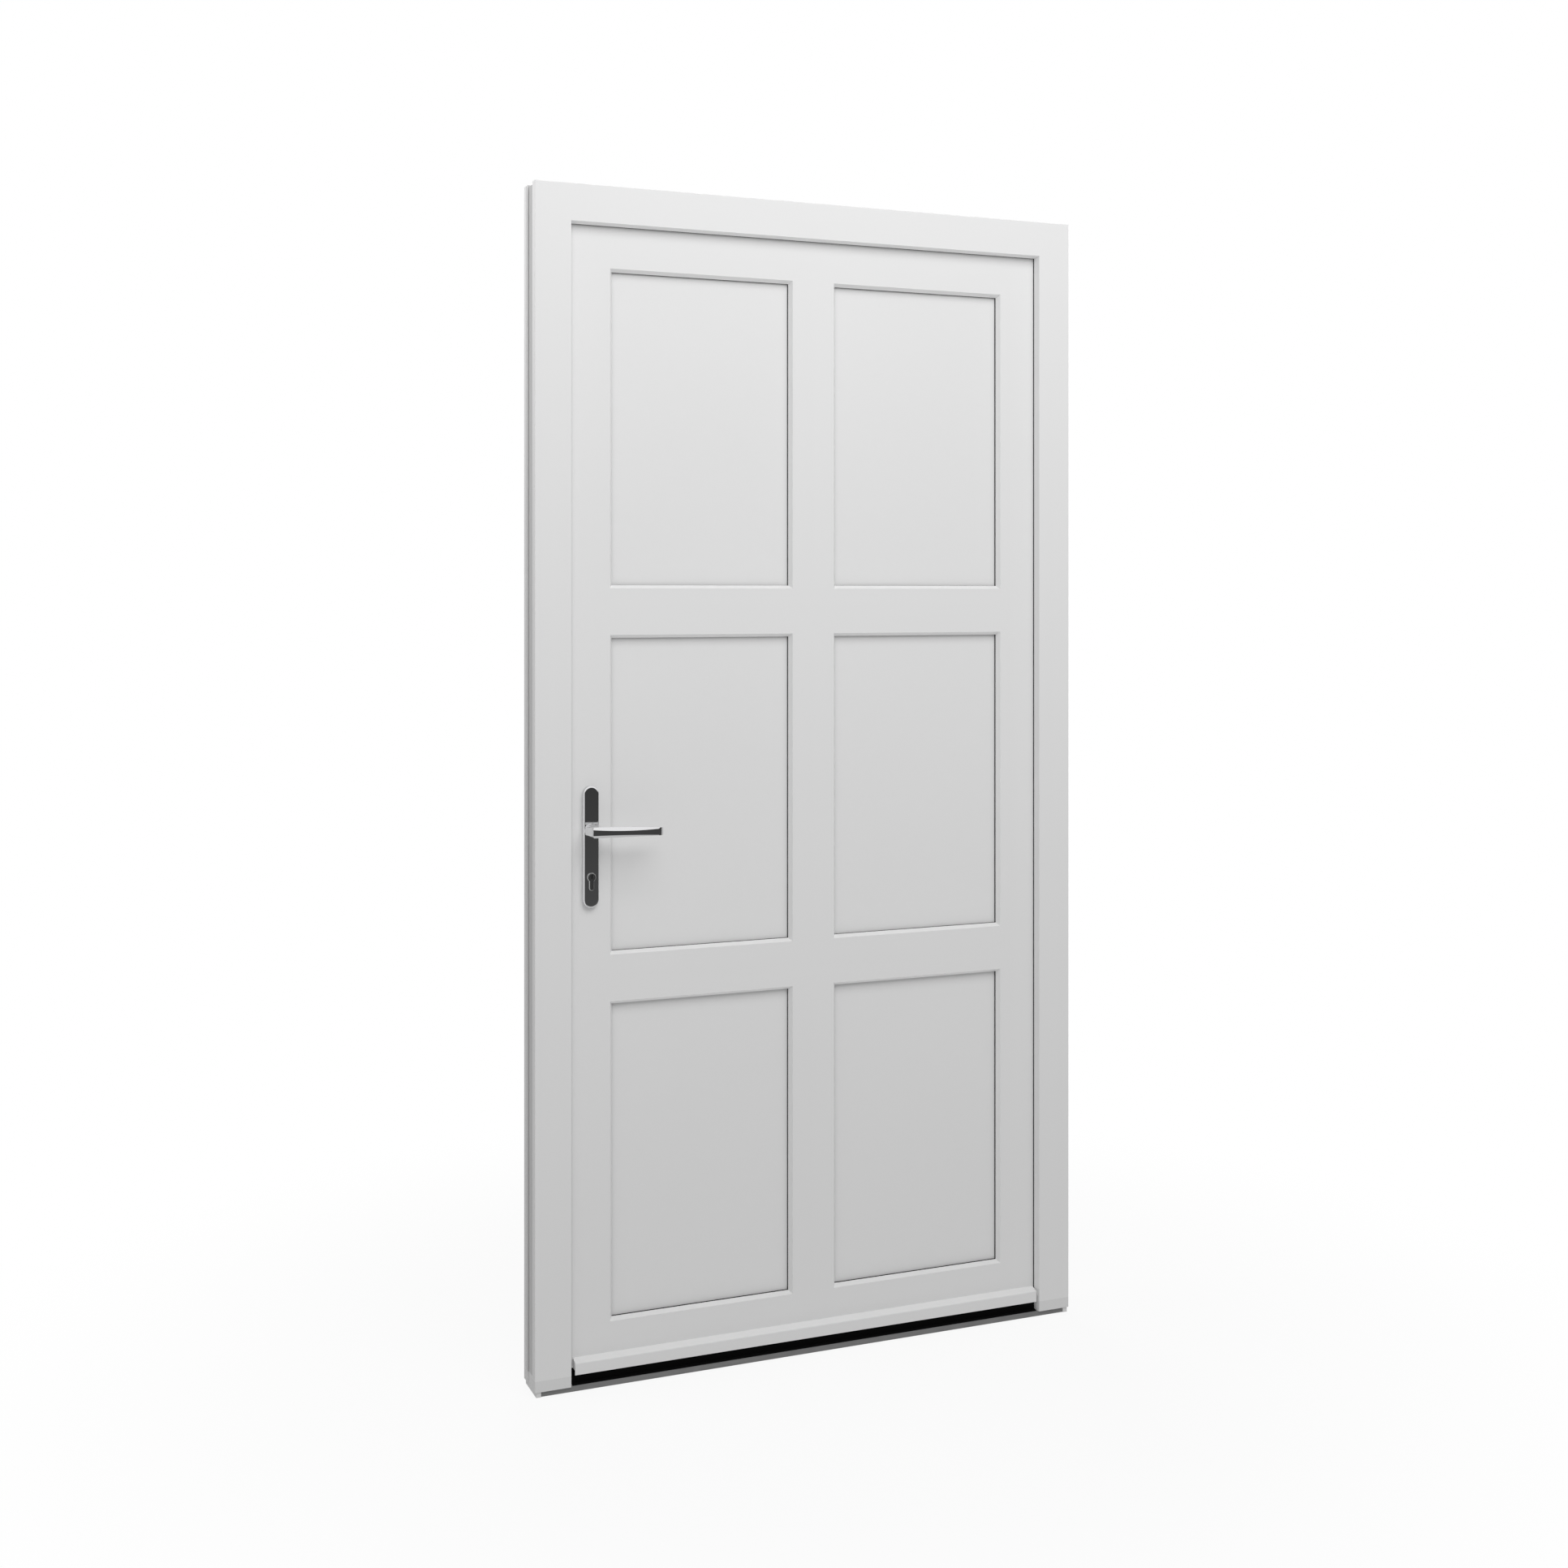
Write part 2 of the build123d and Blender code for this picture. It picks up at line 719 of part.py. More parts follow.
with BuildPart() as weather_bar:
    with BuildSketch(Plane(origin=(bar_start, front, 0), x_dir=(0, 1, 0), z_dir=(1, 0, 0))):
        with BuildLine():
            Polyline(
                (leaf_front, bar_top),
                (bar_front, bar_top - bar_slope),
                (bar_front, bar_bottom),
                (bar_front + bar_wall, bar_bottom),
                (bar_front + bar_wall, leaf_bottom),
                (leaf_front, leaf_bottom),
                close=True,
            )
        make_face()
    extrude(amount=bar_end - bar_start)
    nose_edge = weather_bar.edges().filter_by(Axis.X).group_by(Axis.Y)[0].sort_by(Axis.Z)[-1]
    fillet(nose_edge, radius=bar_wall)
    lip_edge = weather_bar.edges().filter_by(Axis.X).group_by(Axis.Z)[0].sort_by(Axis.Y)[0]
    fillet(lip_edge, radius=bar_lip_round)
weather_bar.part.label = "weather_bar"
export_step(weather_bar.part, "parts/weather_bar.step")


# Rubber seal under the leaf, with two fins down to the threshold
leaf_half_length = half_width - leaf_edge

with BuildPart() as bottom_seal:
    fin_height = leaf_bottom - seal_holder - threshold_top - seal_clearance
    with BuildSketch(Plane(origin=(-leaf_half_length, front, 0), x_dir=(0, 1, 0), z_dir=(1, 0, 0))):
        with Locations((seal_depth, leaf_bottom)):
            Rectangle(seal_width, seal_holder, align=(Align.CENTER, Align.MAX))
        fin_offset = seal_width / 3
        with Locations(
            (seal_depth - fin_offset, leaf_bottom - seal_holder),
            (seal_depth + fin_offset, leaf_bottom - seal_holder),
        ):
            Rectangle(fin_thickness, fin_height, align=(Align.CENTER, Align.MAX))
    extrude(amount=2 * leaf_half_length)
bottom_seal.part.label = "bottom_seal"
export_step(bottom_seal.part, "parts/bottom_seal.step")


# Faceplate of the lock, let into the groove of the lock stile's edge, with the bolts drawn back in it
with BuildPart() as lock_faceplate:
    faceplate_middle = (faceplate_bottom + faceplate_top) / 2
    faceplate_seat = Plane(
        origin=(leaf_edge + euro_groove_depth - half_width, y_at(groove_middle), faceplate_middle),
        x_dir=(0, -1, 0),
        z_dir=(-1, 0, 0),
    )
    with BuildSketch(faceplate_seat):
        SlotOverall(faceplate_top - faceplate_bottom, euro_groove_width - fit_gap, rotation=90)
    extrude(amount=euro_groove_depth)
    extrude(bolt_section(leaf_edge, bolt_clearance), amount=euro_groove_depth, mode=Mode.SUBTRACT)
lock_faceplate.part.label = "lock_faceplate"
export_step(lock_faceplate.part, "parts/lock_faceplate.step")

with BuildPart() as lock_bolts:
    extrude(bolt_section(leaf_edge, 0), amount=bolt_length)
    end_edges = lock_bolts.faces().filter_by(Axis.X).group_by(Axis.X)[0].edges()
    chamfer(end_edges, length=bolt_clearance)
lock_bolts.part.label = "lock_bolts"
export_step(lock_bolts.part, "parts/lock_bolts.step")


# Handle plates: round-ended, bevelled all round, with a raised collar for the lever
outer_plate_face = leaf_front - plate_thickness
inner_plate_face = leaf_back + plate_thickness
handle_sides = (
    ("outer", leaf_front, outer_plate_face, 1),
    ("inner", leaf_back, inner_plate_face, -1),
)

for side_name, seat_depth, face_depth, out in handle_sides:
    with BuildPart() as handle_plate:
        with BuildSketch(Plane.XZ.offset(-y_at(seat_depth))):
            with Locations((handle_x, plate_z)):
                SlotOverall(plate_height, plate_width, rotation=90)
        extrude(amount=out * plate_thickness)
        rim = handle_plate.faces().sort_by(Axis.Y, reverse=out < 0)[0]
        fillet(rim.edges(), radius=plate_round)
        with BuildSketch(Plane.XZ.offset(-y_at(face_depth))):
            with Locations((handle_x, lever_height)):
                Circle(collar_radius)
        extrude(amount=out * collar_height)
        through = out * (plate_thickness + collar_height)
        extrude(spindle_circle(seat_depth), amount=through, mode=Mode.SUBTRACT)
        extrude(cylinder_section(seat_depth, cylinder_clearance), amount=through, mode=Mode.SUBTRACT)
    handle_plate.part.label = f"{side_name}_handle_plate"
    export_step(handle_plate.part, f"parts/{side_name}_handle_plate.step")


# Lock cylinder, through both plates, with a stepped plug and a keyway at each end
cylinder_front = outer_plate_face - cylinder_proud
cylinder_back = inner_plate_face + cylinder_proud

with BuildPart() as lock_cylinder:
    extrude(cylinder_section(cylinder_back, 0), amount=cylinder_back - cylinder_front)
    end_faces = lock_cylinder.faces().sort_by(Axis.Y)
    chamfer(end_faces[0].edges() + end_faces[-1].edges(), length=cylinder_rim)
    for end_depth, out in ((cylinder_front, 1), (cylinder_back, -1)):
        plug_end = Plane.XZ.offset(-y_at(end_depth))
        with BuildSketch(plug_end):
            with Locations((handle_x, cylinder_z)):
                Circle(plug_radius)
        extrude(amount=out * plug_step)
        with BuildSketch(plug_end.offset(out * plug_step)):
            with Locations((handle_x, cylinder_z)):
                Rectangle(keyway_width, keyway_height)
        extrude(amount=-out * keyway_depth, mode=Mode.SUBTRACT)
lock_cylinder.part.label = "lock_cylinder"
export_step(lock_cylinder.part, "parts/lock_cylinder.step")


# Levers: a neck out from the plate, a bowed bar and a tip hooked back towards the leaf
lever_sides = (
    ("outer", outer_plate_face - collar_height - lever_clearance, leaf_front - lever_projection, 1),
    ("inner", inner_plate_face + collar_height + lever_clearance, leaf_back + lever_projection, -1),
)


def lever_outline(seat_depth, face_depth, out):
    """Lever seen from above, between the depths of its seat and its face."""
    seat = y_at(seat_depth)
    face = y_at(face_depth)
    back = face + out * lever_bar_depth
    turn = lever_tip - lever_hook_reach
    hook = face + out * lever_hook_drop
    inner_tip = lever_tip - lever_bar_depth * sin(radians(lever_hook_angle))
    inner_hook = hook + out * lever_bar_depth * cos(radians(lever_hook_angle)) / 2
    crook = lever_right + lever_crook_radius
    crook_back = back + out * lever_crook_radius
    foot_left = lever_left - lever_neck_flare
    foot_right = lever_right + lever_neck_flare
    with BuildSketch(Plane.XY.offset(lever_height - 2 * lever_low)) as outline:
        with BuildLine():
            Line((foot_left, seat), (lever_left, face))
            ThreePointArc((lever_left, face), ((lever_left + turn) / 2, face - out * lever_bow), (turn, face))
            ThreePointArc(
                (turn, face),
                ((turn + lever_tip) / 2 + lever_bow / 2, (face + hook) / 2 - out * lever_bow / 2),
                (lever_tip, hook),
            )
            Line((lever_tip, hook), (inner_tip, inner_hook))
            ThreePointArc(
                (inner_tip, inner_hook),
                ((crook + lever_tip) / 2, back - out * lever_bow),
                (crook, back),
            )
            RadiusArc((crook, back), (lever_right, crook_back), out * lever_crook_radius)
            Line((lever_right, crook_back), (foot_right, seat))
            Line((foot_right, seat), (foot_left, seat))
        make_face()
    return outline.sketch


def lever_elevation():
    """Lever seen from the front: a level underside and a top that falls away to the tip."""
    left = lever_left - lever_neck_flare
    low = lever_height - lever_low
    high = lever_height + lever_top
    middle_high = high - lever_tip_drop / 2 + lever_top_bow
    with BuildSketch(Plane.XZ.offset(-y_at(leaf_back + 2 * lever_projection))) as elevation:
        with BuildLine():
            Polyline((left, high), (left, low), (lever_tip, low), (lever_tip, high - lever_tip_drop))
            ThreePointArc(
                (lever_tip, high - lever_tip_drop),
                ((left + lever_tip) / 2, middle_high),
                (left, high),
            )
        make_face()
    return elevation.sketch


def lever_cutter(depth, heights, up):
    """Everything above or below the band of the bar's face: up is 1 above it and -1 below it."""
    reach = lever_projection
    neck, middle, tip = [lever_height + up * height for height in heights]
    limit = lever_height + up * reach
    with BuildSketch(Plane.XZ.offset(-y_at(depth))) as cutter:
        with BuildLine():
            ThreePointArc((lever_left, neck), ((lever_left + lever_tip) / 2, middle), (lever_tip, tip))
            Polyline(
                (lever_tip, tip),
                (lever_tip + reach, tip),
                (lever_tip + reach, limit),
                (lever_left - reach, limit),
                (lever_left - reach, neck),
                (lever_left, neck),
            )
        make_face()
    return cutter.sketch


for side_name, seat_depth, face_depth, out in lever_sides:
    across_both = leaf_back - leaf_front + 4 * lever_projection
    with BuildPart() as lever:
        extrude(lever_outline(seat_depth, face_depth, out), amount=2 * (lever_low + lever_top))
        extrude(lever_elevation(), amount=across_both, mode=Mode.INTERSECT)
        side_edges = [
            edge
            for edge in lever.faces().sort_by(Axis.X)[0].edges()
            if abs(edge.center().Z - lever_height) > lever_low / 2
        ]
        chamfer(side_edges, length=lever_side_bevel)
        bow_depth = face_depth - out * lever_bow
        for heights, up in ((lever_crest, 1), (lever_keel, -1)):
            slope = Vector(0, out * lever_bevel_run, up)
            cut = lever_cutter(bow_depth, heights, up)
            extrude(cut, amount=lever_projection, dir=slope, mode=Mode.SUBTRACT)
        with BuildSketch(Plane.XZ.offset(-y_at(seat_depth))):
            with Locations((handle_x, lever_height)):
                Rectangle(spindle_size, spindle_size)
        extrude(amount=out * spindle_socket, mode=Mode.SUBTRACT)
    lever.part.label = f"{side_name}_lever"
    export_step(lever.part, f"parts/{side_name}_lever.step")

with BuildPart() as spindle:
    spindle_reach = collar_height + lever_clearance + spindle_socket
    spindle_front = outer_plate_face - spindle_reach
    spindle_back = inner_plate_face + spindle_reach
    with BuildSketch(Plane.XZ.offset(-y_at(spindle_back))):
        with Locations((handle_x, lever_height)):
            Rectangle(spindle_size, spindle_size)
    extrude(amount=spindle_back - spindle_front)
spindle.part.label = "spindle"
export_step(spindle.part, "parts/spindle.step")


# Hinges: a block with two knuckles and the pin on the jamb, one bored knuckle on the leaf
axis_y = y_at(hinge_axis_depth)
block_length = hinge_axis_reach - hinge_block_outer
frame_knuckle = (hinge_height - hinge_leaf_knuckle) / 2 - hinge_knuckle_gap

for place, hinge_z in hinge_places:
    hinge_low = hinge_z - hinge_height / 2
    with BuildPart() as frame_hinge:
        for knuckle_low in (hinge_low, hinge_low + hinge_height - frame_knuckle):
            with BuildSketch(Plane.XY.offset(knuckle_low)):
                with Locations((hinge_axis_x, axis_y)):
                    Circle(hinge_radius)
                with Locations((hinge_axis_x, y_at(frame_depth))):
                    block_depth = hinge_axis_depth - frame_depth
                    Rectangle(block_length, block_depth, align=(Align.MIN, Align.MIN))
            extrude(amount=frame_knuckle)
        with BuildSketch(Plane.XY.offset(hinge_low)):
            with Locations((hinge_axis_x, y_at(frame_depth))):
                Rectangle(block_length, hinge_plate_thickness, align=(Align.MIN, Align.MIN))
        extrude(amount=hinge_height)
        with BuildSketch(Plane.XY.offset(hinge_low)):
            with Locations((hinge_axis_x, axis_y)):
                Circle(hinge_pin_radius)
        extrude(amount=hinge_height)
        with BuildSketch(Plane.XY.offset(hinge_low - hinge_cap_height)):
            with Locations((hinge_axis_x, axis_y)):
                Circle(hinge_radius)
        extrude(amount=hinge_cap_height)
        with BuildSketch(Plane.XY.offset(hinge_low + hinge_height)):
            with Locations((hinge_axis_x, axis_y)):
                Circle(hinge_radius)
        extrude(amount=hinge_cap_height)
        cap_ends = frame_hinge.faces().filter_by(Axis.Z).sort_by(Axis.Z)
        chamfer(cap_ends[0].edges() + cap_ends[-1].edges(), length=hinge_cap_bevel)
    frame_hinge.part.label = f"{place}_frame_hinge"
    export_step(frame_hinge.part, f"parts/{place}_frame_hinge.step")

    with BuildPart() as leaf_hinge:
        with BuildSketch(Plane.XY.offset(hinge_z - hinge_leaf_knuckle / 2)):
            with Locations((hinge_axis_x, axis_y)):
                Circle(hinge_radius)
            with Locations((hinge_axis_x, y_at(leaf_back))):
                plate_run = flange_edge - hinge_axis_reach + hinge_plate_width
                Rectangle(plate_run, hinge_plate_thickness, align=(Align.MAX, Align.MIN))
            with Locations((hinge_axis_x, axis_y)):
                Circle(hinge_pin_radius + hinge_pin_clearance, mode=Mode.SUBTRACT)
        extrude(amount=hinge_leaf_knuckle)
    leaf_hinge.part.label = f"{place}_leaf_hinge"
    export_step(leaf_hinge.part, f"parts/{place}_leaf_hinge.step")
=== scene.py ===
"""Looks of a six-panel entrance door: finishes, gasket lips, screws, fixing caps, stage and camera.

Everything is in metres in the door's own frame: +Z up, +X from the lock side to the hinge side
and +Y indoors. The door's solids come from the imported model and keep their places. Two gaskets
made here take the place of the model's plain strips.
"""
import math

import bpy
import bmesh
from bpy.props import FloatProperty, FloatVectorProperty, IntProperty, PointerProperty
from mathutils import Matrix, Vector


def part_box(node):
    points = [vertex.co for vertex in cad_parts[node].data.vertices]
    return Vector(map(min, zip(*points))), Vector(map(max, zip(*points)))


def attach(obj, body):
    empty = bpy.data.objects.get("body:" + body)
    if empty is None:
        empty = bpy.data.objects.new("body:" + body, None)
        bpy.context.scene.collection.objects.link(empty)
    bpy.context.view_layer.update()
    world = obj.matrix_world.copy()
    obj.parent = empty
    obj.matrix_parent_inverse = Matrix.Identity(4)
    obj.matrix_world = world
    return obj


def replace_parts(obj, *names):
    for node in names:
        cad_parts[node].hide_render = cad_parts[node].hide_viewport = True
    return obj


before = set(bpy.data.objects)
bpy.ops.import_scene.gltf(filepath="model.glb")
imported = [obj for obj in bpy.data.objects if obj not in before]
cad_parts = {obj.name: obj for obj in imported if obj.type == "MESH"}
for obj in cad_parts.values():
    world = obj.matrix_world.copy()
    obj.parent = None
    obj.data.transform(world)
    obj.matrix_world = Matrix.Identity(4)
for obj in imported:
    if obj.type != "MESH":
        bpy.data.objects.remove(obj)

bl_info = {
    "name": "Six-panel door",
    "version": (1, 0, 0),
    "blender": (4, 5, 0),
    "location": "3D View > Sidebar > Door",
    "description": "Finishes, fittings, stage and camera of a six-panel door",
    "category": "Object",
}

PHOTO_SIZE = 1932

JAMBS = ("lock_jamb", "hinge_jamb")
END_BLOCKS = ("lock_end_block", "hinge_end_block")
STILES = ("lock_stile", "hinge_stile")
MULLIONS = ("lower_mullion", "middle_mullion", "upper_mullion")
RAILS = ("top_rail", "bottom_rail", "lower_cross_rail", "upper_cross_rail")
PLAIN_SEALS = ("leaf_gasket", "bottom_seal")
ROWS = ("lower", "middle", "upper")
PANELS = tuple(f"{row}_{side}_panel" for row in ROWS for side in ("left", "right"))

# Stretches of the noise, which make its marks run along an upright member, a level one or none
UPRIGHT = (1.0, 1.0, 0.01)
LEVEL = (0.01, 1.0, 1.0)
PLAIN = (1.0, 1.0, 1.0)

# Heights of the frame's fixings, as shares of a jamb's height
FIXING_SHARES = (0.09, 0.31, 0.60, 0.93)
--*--
> **Work required**: Give again, word for word, every line of the listing above from the one with "hinge_plate_thickness, align=(Align.MAX, Align.MIN))" to the one with "import math", both inclusive, and nothing beyond them.

> **Final result**:
                Rectangle(plate_run, hinge_plate_thickness, align=(Align.MAX, Align.MIN))
            with Locations((hinge_axis_x, axis_y)):
                Circle(hinge_pin_radius + hinge_pin_clearance, mode=Mode.SUBTRACT)
        extrude(amount=hinge_leaf_knuckle)
    leaf_hinge.part.label = f"{place}_leaf_hinge"
    export_step(leaf_hinge.part, f"parts/{place}_leaf_hinge.step")
=== scene.py ===
"""Looks of a six-panel entrance door: finishes, gasket lips, screws, fixing caps, stage and camera.

Everything is in metres in the door's own frame: +Z up, +X from the lock side to the hinge side
and +Y indoors. The door's solids come from the imported model and keep their places. Two gaskets
made here take the place of the model's plain strips.
"""
import math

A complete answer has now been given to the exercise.